>> Begin DATA PROVIDED

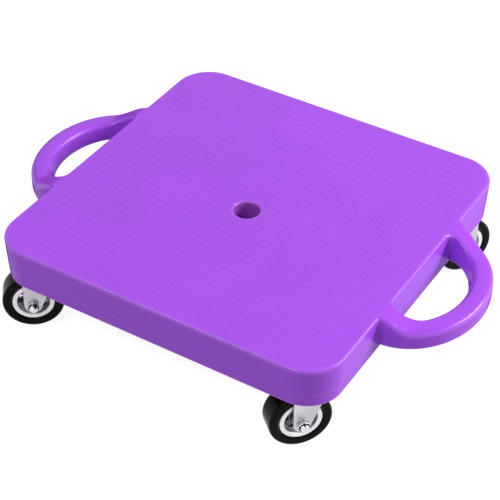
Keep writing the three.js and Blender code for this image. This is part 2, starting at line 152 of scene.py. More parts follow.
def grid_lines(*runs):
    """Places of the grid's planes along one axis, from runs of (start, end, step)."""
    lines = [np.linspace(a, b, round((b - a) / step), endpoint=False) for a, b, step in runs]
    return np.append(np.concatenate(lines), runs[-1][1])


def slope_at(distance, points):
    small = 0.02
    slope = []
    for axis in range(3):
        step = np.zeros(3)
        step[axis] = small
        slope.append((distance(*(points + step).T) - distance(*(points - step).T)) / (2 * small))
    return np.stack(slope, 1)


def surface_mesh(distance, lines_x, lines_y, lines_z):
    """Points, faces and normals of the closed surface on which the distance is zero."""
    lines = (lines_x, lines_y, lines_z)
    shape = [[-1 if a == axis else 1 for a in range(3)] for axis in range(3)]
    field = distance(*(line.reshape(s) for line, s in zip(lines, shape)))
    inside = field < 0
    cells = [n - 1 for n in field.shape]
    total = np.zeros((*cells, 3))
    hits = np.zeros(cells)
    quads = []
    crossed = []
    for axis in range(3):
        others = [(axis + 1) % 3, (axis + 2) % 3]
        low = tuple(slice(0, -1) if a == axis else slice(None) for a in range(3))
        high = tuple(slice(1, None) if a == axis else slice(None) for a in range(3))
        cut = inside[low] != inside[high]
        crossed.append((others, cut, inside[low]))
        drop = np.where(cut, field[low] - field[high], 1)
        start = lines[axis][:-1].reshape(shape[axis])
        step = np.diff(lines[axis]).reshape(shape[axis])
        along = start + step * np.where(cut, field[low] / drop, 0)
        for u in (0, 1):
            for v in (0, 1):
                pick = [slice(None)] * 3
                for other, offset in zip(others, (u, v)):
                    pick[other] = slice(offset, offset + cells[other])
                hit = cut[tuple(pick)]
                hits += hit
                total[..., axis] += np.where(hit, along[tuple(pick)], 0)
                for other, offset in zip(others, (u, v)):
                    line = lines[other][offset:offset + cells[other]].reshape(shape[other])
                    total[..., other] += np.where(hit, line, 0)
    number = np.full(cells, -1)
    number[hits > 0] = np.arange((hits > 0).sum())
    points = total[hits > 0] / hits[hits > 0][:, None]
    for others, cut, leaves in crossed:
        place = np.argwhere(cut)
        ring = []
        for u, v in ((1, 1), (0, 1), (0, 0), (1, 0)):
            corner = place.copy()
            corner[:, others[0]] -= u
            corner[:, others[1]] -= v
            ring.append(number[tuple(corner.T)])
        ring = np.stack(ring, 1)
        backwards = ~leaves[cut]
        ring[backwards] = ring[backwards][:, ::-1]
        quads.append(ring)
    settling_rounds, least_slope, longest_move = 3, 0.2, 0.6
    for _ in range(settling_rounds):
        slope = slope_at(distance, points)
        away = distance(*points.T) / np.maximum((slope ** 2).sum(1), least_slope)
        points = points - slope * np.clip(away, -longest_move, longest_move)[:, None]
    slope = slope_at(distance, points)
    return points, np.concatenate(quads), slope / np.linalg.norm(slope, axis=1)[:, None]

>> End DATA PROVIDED

Verbatim output is expected for the lines from the start of the data to the line in which "return np.stack(slope, 1)" appears, both included.

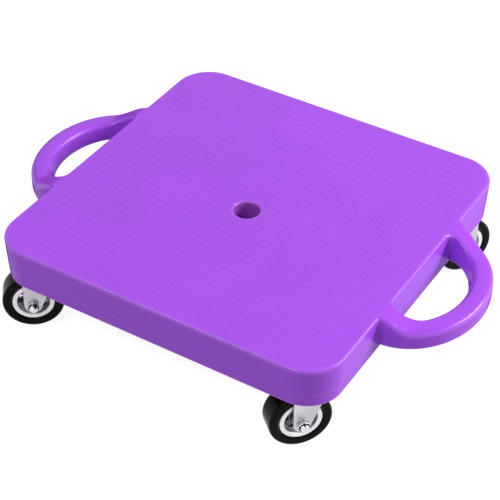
Keep writing the three.js and Blender code for this image. This is part 2, starting at line 152 of scene.py. More parts follow.
def grid_lines(*runs):
    """Places of the grid's planes along one axis, from runs of (start, end, step)."""
    lines = [np.linspace(a, b, round((b - a) / step), endpoint=False) for a, b, step in runs]
    return np.append(np.concatenate(lines), runs[-1][1])


def slope_at(distance, points):
    small = 0.02
    slope = []
    for axis in range(3):
        step = np.zeros(3)
        step[axis] = small
        slope.append((distance(*(points + step).T) - distance(*(points - step).T)) / (2 * small))
    return np.stack(slope, 1)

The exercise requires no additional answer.